The two largest U.S. oil producers welcomed the secretary’s comments.

The industry is focused on “providing affordable, reliable and ever cleaner energy to enable human progress,” said the Chevron vice president of Lower Carbon Energies, Jeff Gustavson. “Very happy to hear her say that. It is going to take time.”

In recent days, Granholm and other U.S. officials have been more vocal about addressing the supply concerns as the administration has come under fire for rising fuel prices.

“We have to responsibly increase short-term supply where we can now to stabilize the market,” Granholm said.

Both Granholm and the head of the International Energy Agency, Fatih Birol, said major consumers could take more barrels from strategic reserves after that group agreed to release 60 million barrels last week.
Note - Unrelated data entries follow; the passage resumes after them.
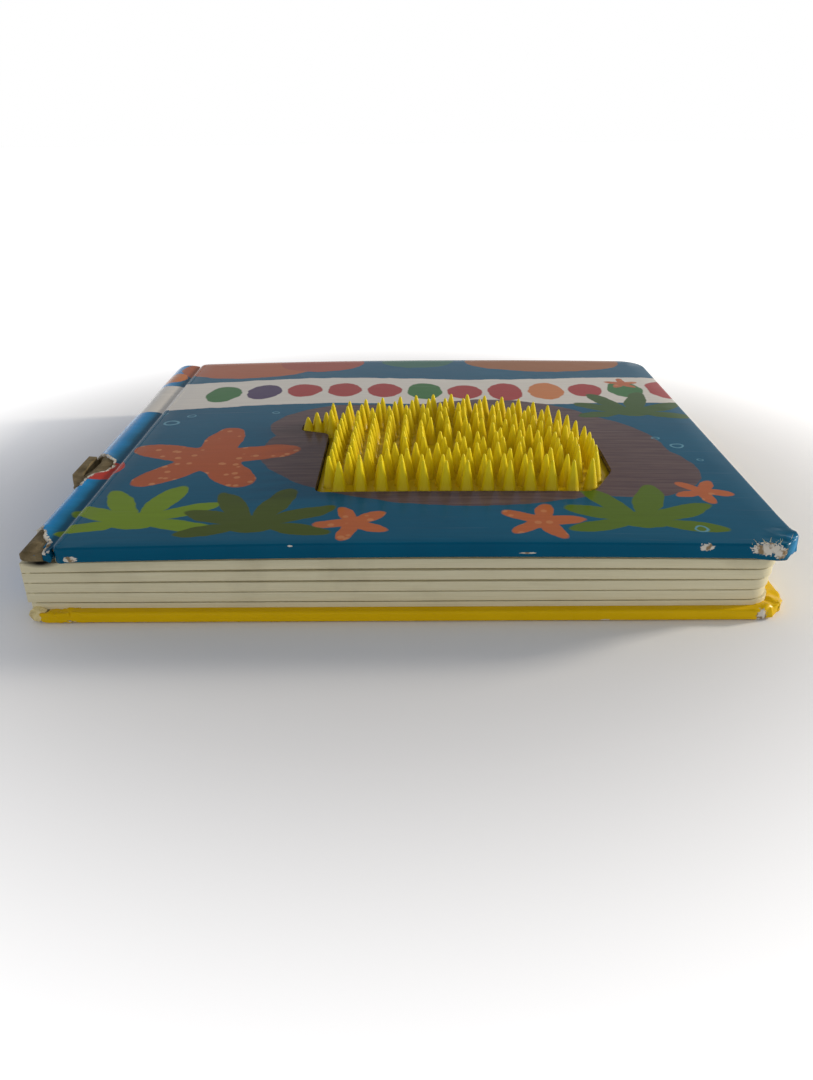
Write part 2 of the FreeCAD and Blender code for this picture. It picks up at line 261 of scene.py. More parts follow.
def settle(obj):
    """Puts an object's place into its mesh, so that it sits at the origin, unturned and unscaled."""
    bpy.ops.object.select_all(action="DESELECT")
    obj.select_set(True)
    bpy.context.view_layer.objects.active = obj
    bpy.ops.object.transform_apply(location=True, rotation=True, scale=True)


def smooth(obj, angle=35):
    """Smooth shading that keeps edges sharper than the angle."""
    bpy.ops.object.select_all(action="DESELECT")
    obj.select_set(True)
    bpy.context.view_layer.objects.active = obj
    bpy.ops.object.shade_smooth_by_angle(angle=math.radians(angle))


# %% The floor of the patch, and where its spikes stand
SPIKE_FREE_Z = 24.9
TIP_Z = 31.6
TAB_X = -31
TAB_SPIKES = ((-36.3, -0.6, 30.4), (-33.4, 2.2, 31.4), (-32.3, -1.2, 30.9), (-29.2, -0.4, 32.2))
patch = merged_copy("touch_patch", "spiky_patch")
tips = [v.co.copy() for v in patch.data.vertices if v.co.z > TIP_Z * MM and v.co.x > TAB_X * MM]
tips += [Vector(spot) * MM for spot in TAB_SPIKES]
begin(patch)
pick(patch, "FACE", lambda f: any(v.co.z > SPIKE_FREE_Z * MM for v in f.verts))
bpy.ops.mesh.delete(type="FACE")
pick(patch, "EDGE", lambda e: e.is_boundary)
bpy.ops.mesh.fill_holes(sides=24)
end()
print("spikes", len(tips), "tallest tip", round(max(t.z for t in tips) / MM, 2))

# %% One spike, pushed up ring by ring
SPIKE_SIDES = 12
SPIKE_RINGS = ((0.0, 2.7), (0.4, 2.36), (3.0, 1.95), (5.8, 1.42), (8.2, 0.92), (9.8, 0.56), (10.4, 0.34))
SPIKE_TIP = 10.7
bpy.ops.object.select_all(action="DESELECT")
bpy.ops.mesh.primitive_circle_add(vertices=SPIKE_SIDES, radius=SPIKE_RINGS[0][1] * MM, fill_type="NGON")
spike = bpy.context.object
spike.name = "one_spike"
begin(spike)
bpy.ops.mesh.select_all(action="SELECT")
for (low_z, low_r), (high_z, high_r) in zip(SPIKE_RINGS, SPIKE_RINGS[1:]):
    bpy.ops.mesh.extrude_region_move(TRANSFORM_OT_translate={"value": (0, 0, (high_z - low_z) * MM)})
    bpy.ops.transform.resize(value=(high_r / low_r, high_r / low_r, 1))
bpy.ops.mesh.extrude_region_move(TRANSFORM_OT_translate={"value": (0, 0, (SPIKE_TIP - SPIKE_RINGS[-1][0]) * MM)})
bpy.ops.mesh.merge(type="CENTER")
bpy.ops.mesh.select_all(action="SELECT")
bpy.ops.mesh.normals_make_consistent(inside=False)
end()
print("one spike", len(spike.data.polygons), "faces")

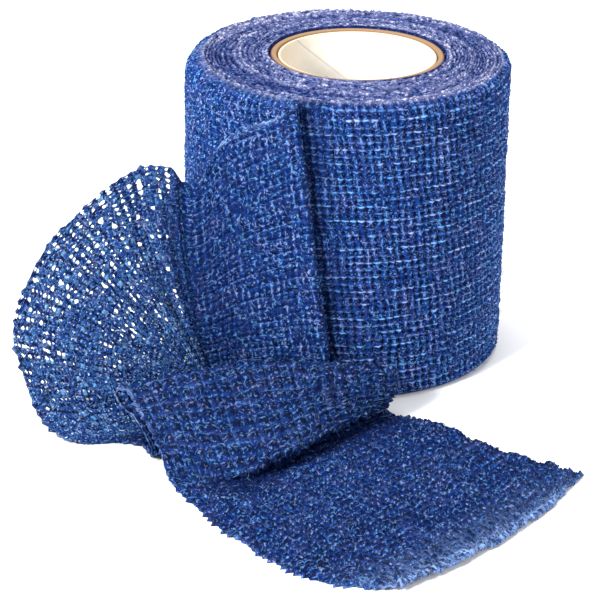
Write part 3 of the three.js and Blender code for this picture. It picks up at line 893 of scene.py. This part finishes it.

“A reserve release may have to happen again,” Granholm said.

New Energy

Granholm said she expects the clean energy economy will be worth $23 trillion by the end of the decade and that 70% of voting Americans support the transition to renewable energy.

The secretary mentioned geothermal lithium brine projects in California as one method that could help the United States produce enough of the white metal for electric vehicle batteries.

Like oil and gas companies, though, miners have also complained about permitting delays. Granholm vowed to streamline permitting, eliciting a large applause from the audience.

“We need to do a whole of government approach to collapse the bureaucracy associated with getting new kinds of” projects approved, Granholm said.


Editor’s note: This story was last updated at 7:23 p.m. CST March 9.